Latter-day Saint leaders should still be involved in pastoral care, but she suggests the faith partner with existing crisis-intervention lines.

(Leah Hogsten | The Salt Lake Tribune) The Church Office Building, located at 50 E N Temple St, Salt Lake City, is home to the headquarters of The Church of Jesus Christ of Latter-day Saints.

Ever since The Associated Press published its explosive account of an egregious case in Arizona — where a Latter-day Saint father sexually abused his young daughters for years, even after counseling with his bishop — social media has been lit up by members of The Church of Jesus Christ of Latter-day Saints, asking one another how this could have happened and what, if anything, the church could do to ensure it never happens again.

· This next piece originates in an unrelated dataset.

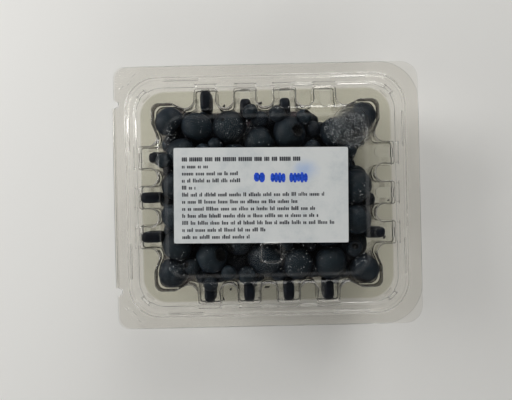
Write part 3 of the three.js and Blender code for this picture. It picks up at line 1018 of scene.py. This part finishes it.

Many commenters have focused on the faith’s “help line,” which bishops can call to find out how to safeguard the victims and what legal obligations the lay leaders must consider. Critics say the help line should focus more on the victims and not legality management. Some members, though, see other areas that could be improved to help victims.

On this week’s show, Laura Brignone, a Latter-day Saint visiting scholar at the University of California, Berkeley, where she studies technology and interventions for domestic violence and sexual assault, discusses how the church could partner with existing help lines to assist abuse victims and offers suggestions for enlarging the group of helpers and the way they are trained.